Interpellé sur la manière dont les postes de vice-présidents, sont distribués aux groupes, l’ancien parlementaire donne la formule. «C’est facile…Ces postes, conformément à la loi, sont faits avec la répartition de la plus forte moyenne. Nous avons aujourd’hui 165 députés à l’Assemblée nationale pour 8 postes de vice-présidents. Cela veut dire que si vous prenez les 165 que vous divisez par 8. Cela donne 20,5. Donc, nous allons dire que chaque poste de vice-président vaut 20,5 députés. Si on multiplie 20,5 par 6, on a 123,15 députés. Cela veut dire que le groupe de la majorité peut avoir 6 fois un vice-président. Et le reste, zéro vice président», explique-t-il. Mais, il faut répartir les deux qui restent. «Ces deux là sont répartis par la plus forte moyenne. La plus forte moyenne, c’est le 6 de la majorité. On va ajouter un 1 au 6…Ensuite on prend les zéro du groupe de l’opposition plus 1. Et zéro plus 1 égale 1», soutient-il. Et de marteler : «Le poste de vice-président nous revient de droit, c’est une répartition mathématique ; ce n’est ni offert ni une aumône». Toutefois, Doudou Wade fait remarquer que, si, par exemple, les députés du camp Liberté et Démocratie faisaient 17 personnes, ils pouvaient ne pas avoir de groupe parlementaire». De même, «si les non-inscrits avaient rejoint le groupe de l’opposition, peut-être il y aurait 2 vices présidents».

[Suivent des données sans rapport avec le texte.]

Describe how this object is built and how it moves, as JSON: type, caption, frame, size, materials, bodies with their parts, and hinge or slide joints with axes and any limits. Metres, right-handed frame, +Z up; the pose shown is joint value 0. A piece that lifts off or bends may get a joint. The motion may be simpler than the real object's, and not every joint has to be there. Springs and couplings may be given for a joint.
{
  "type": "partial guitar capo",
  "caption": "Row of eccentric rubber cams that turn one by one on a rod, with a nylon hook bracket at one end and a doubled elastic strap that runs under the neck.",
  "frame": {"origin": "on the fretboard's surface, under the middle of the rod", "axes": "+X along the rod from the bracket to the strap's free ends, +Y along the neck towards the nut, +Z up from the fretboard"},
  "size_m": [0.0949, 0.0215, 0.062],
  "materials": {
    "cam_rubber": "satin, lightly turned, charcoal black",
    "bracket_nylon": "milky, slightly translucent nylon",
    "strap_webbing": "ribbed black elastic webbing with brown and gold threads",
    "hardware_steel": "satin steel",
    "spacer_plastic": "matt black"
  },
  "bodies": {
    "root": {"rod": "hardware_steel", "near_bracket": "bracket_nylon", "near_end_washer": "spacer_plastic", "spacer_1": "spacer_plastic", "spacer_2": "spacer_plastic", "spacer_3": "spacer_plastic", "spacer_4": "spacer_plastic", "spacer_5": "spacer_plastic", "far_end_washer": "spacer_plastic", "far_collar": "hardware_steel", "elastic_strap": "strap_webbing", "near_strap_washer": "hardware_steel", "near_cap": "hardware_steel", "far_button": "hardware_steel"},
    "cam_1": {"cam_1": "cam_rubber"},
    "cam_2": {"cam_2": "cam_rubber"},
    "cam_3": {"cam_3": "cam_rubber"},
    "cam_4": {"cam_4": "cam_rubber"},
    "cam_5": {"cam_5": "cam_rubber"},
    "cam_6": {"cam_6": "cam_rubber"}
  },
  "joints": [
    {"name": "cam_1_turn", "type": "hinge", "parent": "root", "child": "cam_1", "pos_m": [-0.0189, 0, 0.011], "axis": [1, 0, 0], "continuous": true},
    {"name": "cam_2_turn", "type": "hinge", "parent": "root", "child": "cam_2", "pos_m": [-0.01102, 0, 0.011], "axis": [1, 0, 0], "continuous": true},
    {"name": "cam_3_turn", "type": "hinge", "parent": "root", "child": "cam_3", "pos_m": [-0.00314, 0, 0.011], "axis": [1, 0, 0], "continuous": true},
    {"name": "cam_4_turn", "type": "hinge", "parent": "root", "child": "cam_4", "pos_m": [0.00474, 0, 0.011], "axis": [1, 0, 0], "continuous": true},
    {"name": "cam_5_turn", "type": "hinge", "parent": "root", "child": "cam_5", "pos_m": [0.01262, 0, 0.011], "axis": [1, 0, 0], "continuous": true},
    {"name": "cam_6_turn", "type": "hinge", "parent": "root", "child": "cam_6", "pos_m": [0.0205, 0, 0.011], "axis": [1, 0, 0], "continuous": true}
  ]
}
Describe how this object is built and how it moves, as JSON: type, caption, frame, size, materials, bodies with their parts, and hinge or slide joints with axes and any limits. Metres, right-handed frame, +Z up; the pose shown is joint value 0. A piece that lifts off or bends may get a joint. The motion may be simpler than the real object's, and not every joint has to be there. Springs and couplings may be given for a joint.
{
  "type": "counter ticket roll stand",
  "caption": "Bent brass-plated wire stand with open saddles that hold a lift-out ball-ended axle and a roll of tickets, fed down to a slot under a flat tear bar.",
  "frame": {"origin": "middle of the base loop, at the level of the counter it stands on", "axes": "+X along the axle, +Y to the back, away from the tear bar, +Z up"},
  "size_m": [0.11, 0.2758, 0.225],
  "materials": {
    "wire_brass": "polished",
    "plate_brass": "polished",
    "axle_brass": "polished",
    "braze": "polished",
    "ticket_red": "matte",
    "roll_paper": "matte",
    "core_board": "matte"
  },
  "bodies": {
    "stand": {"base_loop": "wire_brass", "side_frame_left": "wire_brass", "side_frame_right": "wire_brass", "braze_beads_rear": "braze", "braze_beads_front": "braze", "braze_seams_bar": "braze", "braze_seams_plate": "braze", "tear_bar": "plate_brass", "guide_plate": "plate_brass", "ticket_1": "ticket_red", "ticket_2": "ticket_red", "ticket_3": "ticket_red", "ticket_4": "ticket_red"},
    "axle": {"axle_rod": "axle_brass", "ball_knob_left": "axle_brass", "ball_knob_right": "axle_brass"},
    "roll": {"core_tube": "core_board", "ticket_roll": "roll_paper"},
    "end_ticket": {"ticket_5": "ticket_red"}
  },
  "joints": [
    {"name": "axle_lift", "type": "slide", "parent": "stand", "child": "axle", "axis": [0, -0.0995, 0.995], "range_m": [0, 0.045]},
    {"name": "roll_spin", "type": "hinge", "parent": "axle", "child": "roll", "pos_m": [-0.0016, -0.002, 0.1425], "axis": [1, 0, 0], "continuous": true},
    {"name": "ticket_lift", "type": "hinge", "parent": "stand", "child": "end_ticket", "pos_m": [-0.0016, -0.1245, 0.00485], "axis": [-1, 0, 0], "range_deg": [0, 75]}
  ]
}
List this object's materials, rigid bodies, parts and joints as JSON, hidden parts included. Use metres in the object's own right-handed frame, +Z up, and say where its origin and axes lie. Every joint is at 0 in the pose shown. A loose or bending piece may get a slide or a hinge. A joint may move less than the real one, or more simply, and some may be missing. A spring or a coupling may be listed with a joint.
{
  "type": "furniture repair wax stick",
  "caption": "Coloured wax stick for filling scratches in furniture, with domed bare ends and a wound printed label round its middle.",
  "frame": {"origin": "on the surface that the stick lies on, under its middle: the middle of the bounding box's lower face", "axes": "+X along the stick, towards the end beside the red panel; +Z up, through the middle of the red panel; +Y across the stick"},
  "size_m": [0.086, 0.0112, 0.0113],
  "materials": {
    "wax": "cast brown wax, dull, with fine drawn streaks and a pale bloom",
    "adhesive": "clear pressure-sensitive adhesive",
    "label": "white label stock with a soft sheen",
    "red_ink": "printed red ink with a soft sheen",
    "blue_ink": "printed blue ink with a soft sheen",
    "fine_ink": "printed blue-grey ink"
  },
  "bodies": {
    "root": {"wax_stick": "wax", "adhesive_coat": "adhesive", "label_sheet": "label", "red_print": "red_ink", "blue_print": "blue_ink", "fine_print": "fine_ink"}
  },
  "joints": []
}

«pour les fonds politiques du président de l’Assemblée nationale, certains parlent de 40 millions, d’autres de 50 millions. Et on parle de 80 millions cette année»

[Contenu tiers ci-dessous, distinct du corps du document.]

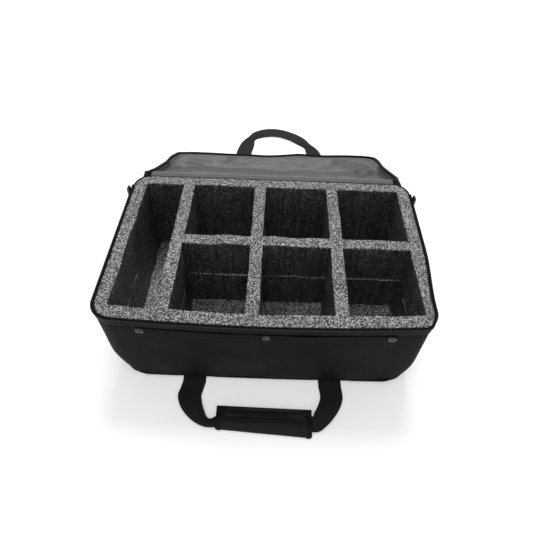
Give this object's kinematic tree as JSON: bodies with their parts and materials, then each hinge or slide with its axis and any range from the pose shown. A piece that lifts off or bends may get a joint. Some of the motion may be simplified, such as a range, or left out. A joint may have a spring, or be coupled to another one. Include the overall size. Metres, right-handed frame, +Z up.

Parlant du budget de l’Assemblée nationale, Doudou Wade dénonce l’absence de transparence qui fait que beaucoup de députés ne connaissent même pas à combien il s’élève et quel montant est alloué à son président en fonds politiques. «Sur le budget de l’Assemblée nationale, nous attendions des ruptures depuis 5 ans, mais, jusqu’à présent, il y a des députés qui ne savent pas comment est réparti le budget de l’Assemble nationale. Il y a des députés qui ne savent pas quel est le montant alloué au président de l’Assemblée nationale comme fonds politiques. Certains parlent de 40 millions, d’autres de 50 millions. Et on parle de 80 millions cette année. Je ne sais pas», s’indigne Doudou Wade. Qui interpelle les parlementaires. «Il leur appartient de s’inquiéter de cette situation et de poser la question au questeur. Quel est le montant exact du budget de fonctionnement, du budget des salaires, du budget des transferts, du budget alloué au président de l’Assemblée ? Est-il admis aujourd’hui, que le président dispose, à peu près, de 80 millions de francs par mois, pour son budget politique ?», se demande l’ancien député libéral.

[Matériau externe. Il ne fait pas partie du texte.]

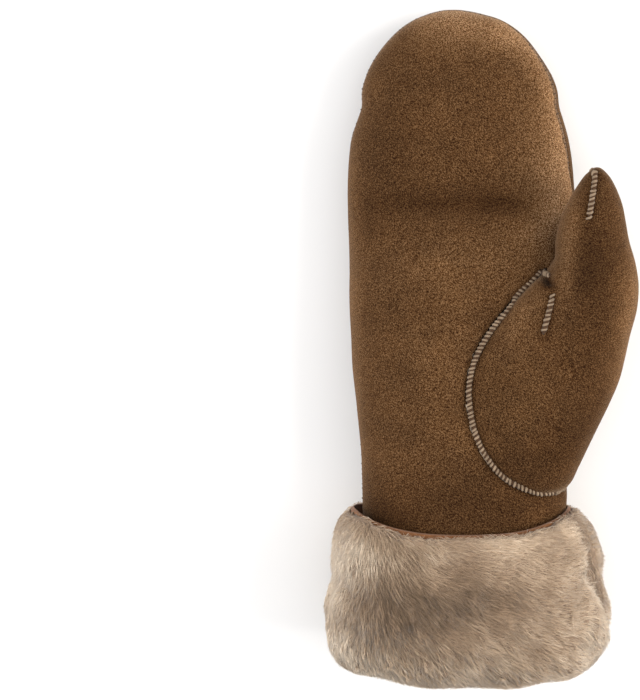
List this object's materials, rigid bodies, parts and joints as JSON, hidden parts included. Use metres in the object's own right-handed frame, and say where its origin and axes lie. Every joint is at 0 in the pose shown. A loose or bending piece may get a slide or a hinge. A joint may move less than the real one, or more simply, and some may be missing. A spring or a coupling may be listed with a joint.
{
  "type": "suede mitten",
  "caption": "Right-hand shearling mitten with suede back and palm, a gusseted thumb, and a deep wool cuff turned up at the wrist.",
  "frame": {"origin": "under the middle of the mitten's bounding box, on the surface where it lies", "axes": "+Y from the cuff to the fingertips, +X towards the thumb side, +Z out of the palm, which faces up"},
  "size_m": [0.138, 0.2942, 0.086],
  "materials": {
    "suede": "soft brushed nap, warm mid-brown",
    "cuff_edge": "bare tanned skin with a cut edge",
    "wool": "dense combed sheep's wool, taupe to cream",
    "thread": "matt sewing thread, beige"
  },
  "bodies": {
    "root": {"back_panel": "suede", "palm_panel": "suede", "thumb": "suede", "cuff_skin": "cuff_edge", "cuff_pile": "wool"}
  },
  "joints": []
}
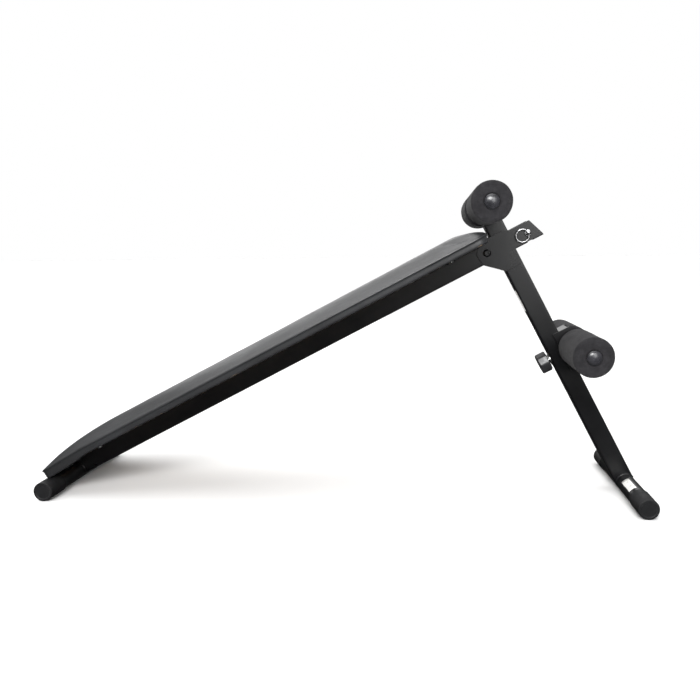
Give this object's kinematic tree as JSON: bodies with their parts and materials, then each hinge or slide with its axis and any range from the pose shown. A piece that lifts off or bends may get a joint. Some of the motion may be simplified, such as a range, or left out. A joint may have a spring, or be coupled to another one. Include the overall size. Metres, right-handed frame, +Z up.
{
  "type": "decline sit up bench",
  "caption": "Folding decline sit-up bench: long padded board on a sloping square-tube frame, hinged leg with ring locking pin, foam ankle and knee rollers.",
  "frame": {"origin": "middle of the whole bench's footprint, on the floor", "axes": "+X along the bench, from the low nose of the pad towards the leg; +Y across it, away from the side that carries the pin's ring; +Z up"},
  "size_m": [1.291, 0.3602, 0.653],
  "materials": {
    "frame_paint": "gloss",
    "pad_cover": "satin",
    "pad_plywood": "matte",
    "roller_foam": "matte",
    "cap_rubber": "matte",
    "black_plastic": "satin",
    "plug_plastic": "gloss",
    "chrome": "polished",
    "black_bolt": "satin",
    "label": "satin",
    "zinc_steel": "satin"
  },
  "bodies": {
    "frame": {"frame_tube": "frame_paint", "frame_end_plug": "black_plastic", "pivot_bushing": "zinc_steel", "upper_post": "frame_paint", "post_cap": "black_plastic", "upper_axle": "frame_paint", "upper_plug_near": "plug_plastic", "upper_plug_far": "plug_plastic", "pad_board": "pad_plywood", "pad_cushion": "pad_cover", "pad_strap_front": "frame_paint", "pad_strap_rear": "frame_paint", "pad_screw_front_near": "zinc_steel", "pad_screw_front_far": "zinc_steel", "pad_screw_rear_near": "zinc_steel", "pad_screw_rear_far": "zinc_steel", "front_stabilizer": "frame_paint", "front_cap_near": "cap_rubber", "front_cap_far": "cap_rubber"},
    "leg": {"leg_tube": "frame_paint", "hinge_plate_near": "frame_paint", "hinge_plate_far": "frame_paint", "pivot_bolt": "black_bolt", "pivot_washer": "zinc_steel", "pivot_nut": "zinc_steel", "rear_stabilizer": "frame_paint", "rear_cap_near": "cap_rubber", "rear_cap_far": "cap_rubber"},
    "locking_pin": {"locking_pin": "chrome"},
    "pin_ring": {"pin_ring": "chrome"},
    "carriage": {"carriage_bracket": "frame_paint", "lower_axle": "frame_paint", "lower_plug_near": "plug_plastic", "lower_plug_far": "plug_plastic", "knob_stud": "zinc_steel", "knob_washer": "zinc_steel"},
    "clamp_knob": {"clamp_knob": "black_plastic"},
    "upper_foam_near": {"upper_foam_near": "roller_foam"},
    "upper_foam_far": {"upper_foam_far": "roller_foam"},
    "lower_foam_near": {"lower_foam_near": "roller_foam"},
    "lower_foam_far": {"lower_foam_far": "roller_foam"}
  },
  "joints": [
    {"name": "leg_fold", "type": "hinge", "parent": "frame", "child": "leg", "pos_m": [0.31853, 0, 0.51641], "axis": [0, 1, 0], "range_deg": [0, 80]},
    {"name": "pin_pull", "type": "slide", "parent": "leg", "child": "locking_pin", "axis": [0, -1, 0], "range_m": [0, 0.058]},
    {"name": "ring_swing", "type": "hinge", "parent": "locking_pin", "child": "pin_ring", "pos_m": [0.40171, -0.0315, 0.55803], "axis": [-0.4617, 0, 0.887], "range_deg": [-12, 180]},
    {"name": "roller_height", "type": "slide", "parent": "leg", "child": "carriage", "axis": [0.4695, 0, -0.8829], "range_m": [-0.054, 0.054]},
    {"name": "knob_turn", "type": "hinge", "parent": "carriage", "child": "clamp_knob", "pos_m": [0.44671, 0, 0.28067], "axis": [-0.8829, 0, -0.4695], "range_deg": [0, 1080]},
    {"name": "upper_near_spin", "type": "hinge", "parent": "frame", "child": "upper_foam_near", "pos_m": [0.3127, -0.1, 0.61315], "axis": [0, 1, 0], "continuous": true},
    {"name": "upper_far_spin", "type": "hinge", "parent": "frame", "child": "upper_foam_far", "pos_m": [0.3127, 0.1, 0.61315], "axis": [0, 1, 0], "continuous": true},
    {"name": "lower_near_spin", "type": "hinge", "parent": "carriage", "child": "lower_foam_near", "pos_m": [0.5102, -0.1, 0.31782], "axis": [0, 1, 0], "continuous": true},
    {"name": "lower_far_spin", "type": "hinge", "parent": "carriage", "child": "lower_foam_far", "pos_m": [0.5102, 0.1, 0.31782], "axis": [0, 1, 0], "continuous": true}
  ]
}
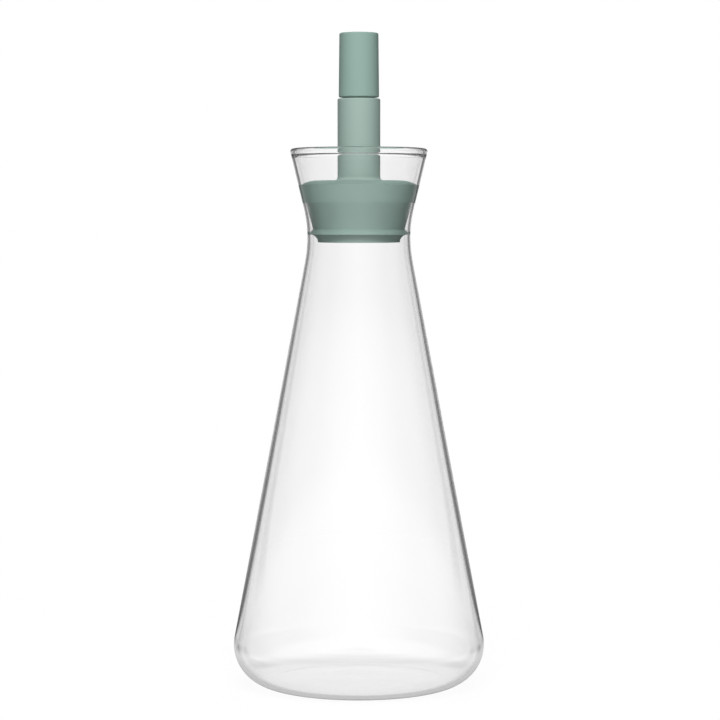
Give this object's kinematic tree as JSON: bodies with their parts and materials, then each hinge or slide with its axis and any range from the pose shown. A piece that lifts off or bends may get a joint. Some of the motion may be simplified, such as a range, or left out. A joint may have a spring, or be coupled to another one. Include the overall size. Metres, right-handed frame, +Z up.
{
  "type": "oil dispenser",
  "caption": "Conical clear glass flask with a flared mouth, a soft green pouring stopper with an upright stem, and a pull-off cap on the stem.",
  "frame": {"origin": "on the upright axis, on the plane that the flask stands on", "axes": "+Z up along the axis of the flask, stopper and cap; the solids are turned, so X and Y are alike"},
  "size_m": [0.083, 0.083, 0.2153],
  "materials": {
    "clear_glass": "clear, fire-polished, smooth",
    "green_silicone": "matte, soft",
    "green_satin_plastic": "satin",
    "green_matte_plastic": "matte",
    "grey_green_plastic": "plain moulded",
    "clear_silicone": "milky, matte",
    "white_plastic": "plain moulded"
  },
  "bodies": {
    "flask": {"glass_flask": "clear_glass"},
    "stopper": {"plug_skirt": "green_silicone", "plug_core": "grey_green_plastic", "pour_tube": "grey_green_plastic", "stem_sleeve": "green_satin_plastic", "shank_o_ring": "clear_silicone", "cap_o_ring": "clear_silicone", "metering_insert": "white_plastic", "breather_tube": "white_plastic"},
    "cap": {"cap_shell": "green_matte_plastic", "cap_seal": "clear_silicone"}
  },
  "joints": [
    {"name": "stopper_lift", "type": "slide", "parent": "flask", "child": "stopper", "axis": [0, 0, 1], "range_m": [0, 0.06]},
    {"name": "cap_lift", "type": "slide", "parent": "stopper", "child": "cap", "axis": [0, 0, 1], "range_m": [0, 0.03]}
  ]
}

«Le président de l’Assemblée nationale dort et bouffe des fonds politiques»
Doudou Wade reproche aussi à l’équipe de Moustapha Niasse de manquer à ses missions. «L’Assemblée a des missions nouvelles depuis 2016 et elle ne s’est pas occupée de cela. C’est le contrôle de l’action gouvernementale. Aussi, le Premier ministre devrait se présenter au moins une fois par mois, mais malheureusement, il se présente une fois tous les 8 mois. Il doit y avoir deux séances de questions d’actualité par mois, une par 15 jours, et des questions orales une fois par semaine. Les rendez-vous du gouvernement et de l’Assemblée, en dehors du vote de la loi, c’est 7 rendez-vous par mois. Mais, actuellement, c’est zéro par mois. Donc l’Assemblée nationale a démissionné de son rôle de contrôle du gouvernement», assène Doudou Wade. Non sans souligner aussi la mission d’évaluation des politiques publiques, dont, note-il, les députés n’ont daigné une seule fois essayer de «prendre le contour». Dès lors, sa sentence tombe sur Niasse. «Le président de l’Assemblée nationale dort et bouffe des fonds politiques», affirme-t-il avec force.